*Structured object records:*
** Begin **
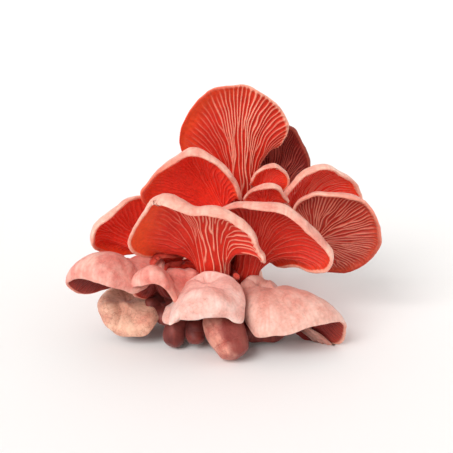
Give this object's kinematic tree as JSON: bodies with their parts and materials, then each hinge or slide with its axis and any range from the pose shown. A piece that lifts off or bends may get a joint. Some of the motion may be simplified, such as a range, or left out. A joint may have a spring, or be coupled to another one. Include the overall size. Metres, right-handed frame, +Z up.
{
  "type": "pink oyster mushroom cluster",
  "caption": "Cluster of pink oyster mushrooms on one cut base: flared caps with red gills below, pale rolled rims and smooth pale tops, with a few young finger-like stems.",
  "frame": {"origin": "centre of the bounding box in plan, on the surface that the cut base stands on", "axes": "+Z up, the side that the caps turn their gills to faces -Y, the widest spread of the caps along X"},
  "size_m": [0.1418, 0.114, 0.118],
  "materials": {
    "gill_red": "moist, soft",
    "pale_top": "dry, soft",
    "deep_red": "moist, soft",
    "base_pink": "dry, downy"
  },
  "bodies": {
    "root": {"tall_top_mushroom": "gill_red", "shaded_back_mushroom": "deep_red", "upper_small_mushroom": "gill_red", "lower_small_mushroom": "gill_red", "right_upper_mushroom": "gill_red", "right_big_mushroom": "gill_red", "upper_left_mushroom": "gill_red", "left_mushroom": "gill_red", "front_centre_mushroom": "gill_red", "centre_right_mushroom": "gill_red", "tucked_mushroom": "gill_red", "low_left_mushroom": "pale_top", "round_left_mushroom": "pale_top", "mid_left_mushroom": "pale_top", "dark_low_mushroom": "deep_red", "pale_front_mushroom": "pale_top", "low_right_mushroom": "pale_top", "shaded_low_mushroom": "deep_red", "rear_left_mushroom": "gill_red", "rear_right_mushroom": "gill_red", "rear_low_mushroom": "pale_top", "front_finger": "pale_top", "dark_finger": "deep_red", "short_finger": "deep_red", "flat_finger": "pale_top", "tiny_pin": "gill_red", "cut_base": "base_pink"}
  },
  "joints": []
}
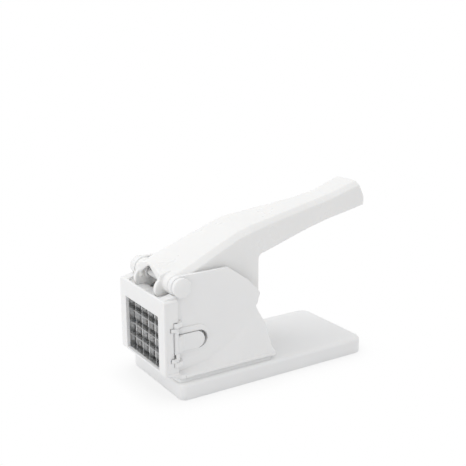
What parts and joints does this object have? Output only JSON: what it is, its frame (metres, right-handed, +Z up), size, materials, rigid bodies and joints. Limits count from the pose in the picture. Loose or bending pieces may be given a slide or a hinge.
** End **
*Problem:* Extract the listing in its entirety and repeat it exactly.

*Result of the task:*
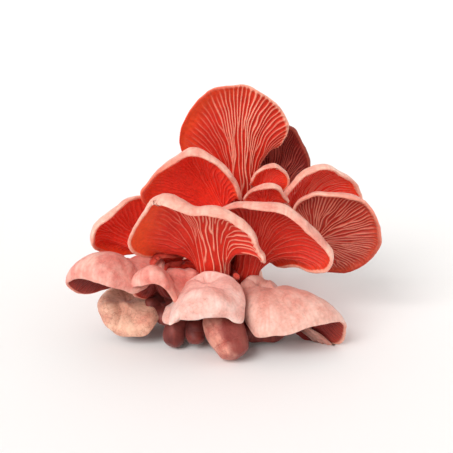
Give this object's kinematic tree as JSON: bodies with their parts and materials, then each hinge or slide with its axis and any range from the pose shown. A piece that lifts off or bends may get a joint. Some of the motion may be simplified, such as a range, or left out. A joint may have a spring, or be coupled to another one. Include the overall size. Metres, right-handed frame, +Z up.
{
  "type": "pink oyster mushroom cluster",
  "caption": "Cluster of pink oyster mushrooms on one cut base: flared caps with red gills below, pale rolled rims and smooth pale tops, with a few young finger-like stems.",
  "frame": {"origin": "centre of the bounding box in plan, on the surface that the cut base stands on", "axes": "+Z up, the side that the caps turn their gills to faces -Y, the widest spread of the caps along X"},
  "size_m": [0.1418, 0.114, 0.118],
  "materials": {
    "gill_red": "moist, soft",
    "pale_top": "dry, soft",
    "deep_red": "moist, soft",
    "base_pink": "dry, downy"
  },
  "bodies": {
    "root": {"tall_top_mushroom": "gill_red", "shaded_back_mushroom": "deep_red", "upper_small_mushroom": "gill_red", "lower_small_mushroom": "gill_red", "right_upper_mushroom": "gill_red", "right_big_mushroom": "gill_red", "upper_left_mushroom": "gill_red", "left_mushroom": "gill_red", "front_centre_mushroom": "gill_red", "centre_right_mushroom": "gill_red", "tucked_mushroom": "gill_red", "low_left_mushroom": "pale_top", "round_left_mushroom": "pale_top", "mid_left_mushroom": "pale_top", "dark_low_mushroom": "deep_red", "pale_front_mushroom": "pale_top", "low_right_mushroom": "pale_top", "shaded_low_mushroom": "deep_red", "rear_left_mushroom": "gill_red", "rear_right_mushroom": "gill_red", "rear_low_mushroom": "pale_top", "front_finger": "pale_top", "dark_finger": "deep_red", "short_finger": "deep_red", "flat_finger": "pale_top", "tiny_pin": "gill_red", "cut_base": "base_pink"}
  },
  "joints": []
}
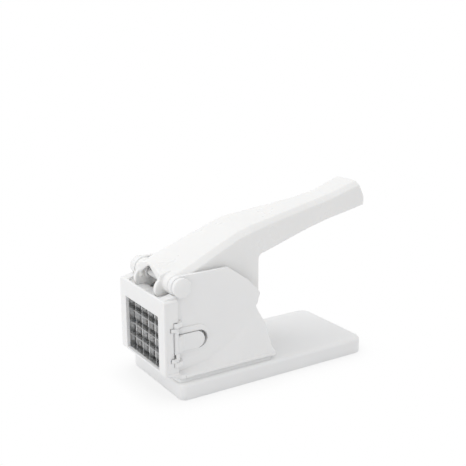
What parts and joints does this object have? Output only JSON: what it is, its frame (metres, right-handed, +Z up), size, materials, rigid bodies and joints. Limits count from the pose in the picture. Loose or bending pieces may be given a slide or a hinge.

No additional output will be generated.